Wrapping up. Florence Finch Kelly (1858-1939) grew up on farms in Illinois and Kansas and attended the University of Kansas. A journalist, she wrote for newspapers in Massachusetts, California, and New Mexico and was for three decades a writer for the Book Review section of The New York Times. Her first novel, With Hoops of Steel is said to have been based on an actual murder. It was made into a feature-length film in 1918.

Edward T. James ed., Notable American Women: A Biographical Dictionary

Image credits: Illustrations by Dan Smith (1865-1934)

Coming up:  Robert Ryan, The Day of the Outlaw (1959)


  1. Shakespere sure has generated a lot of titles. This one I wouldn't have recognized. I have long intended to write a tale entitled "We mourn in Black. Why mourn we not in blood?"

    1. I'm wondering if it was common back in the day of memorizing Shakespeare and other poets in schools to learn that whole Polonius speech.

  2. I have my first full western story tomorrow on Cullen's site. It's been done for a good while but until that site came along I didnt't know where to send it.
    Shakespeare sure had. It's always amazing when you find yet another title that came from a play or sonnet.

    1. Patti, that's good news. Looking forward to reading your story; having read your other work, I'm really interested in what you do with the genre. Unless Cullen changes his mind, I should have one coming up there soon, too.
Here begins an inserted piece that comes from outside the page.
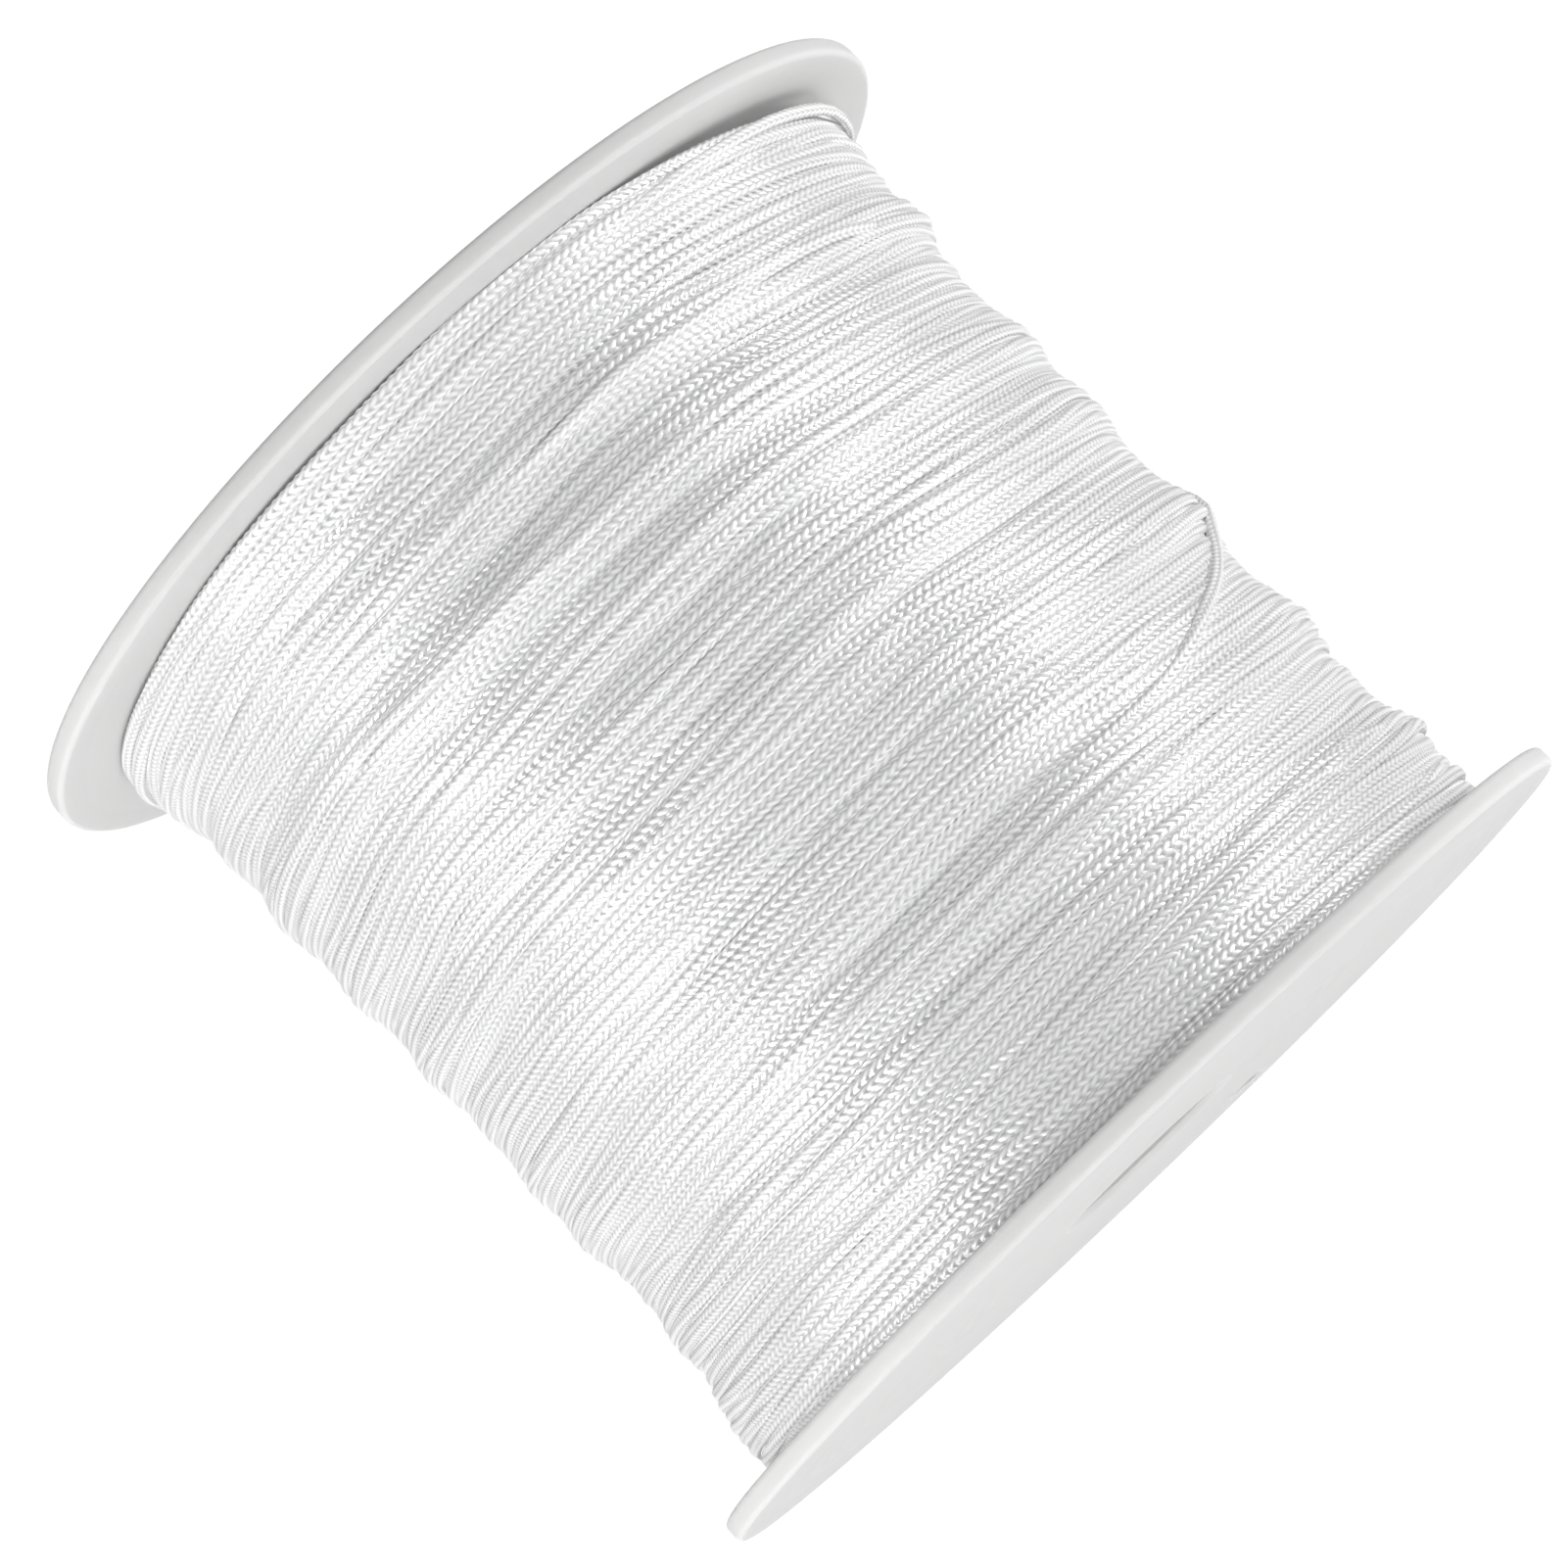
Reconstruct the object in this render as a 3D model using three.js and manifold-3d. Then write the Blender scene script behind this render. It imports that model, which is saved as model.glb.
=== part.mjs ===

  3. Yeah! We had to learn by rote, at least one of ol`" Willy Wagglesticks" speeches! I always got it wrong.

    But sure enough, Polonius speech seemed to stick, at least some of it did!!

    1. I thought so. What I don't know for sure is whether Shakespeare meant us to take Polonius seriously.

  4. I love titles that borrow from the classics. Great review, Ron. And I'm excited to read Patti's story.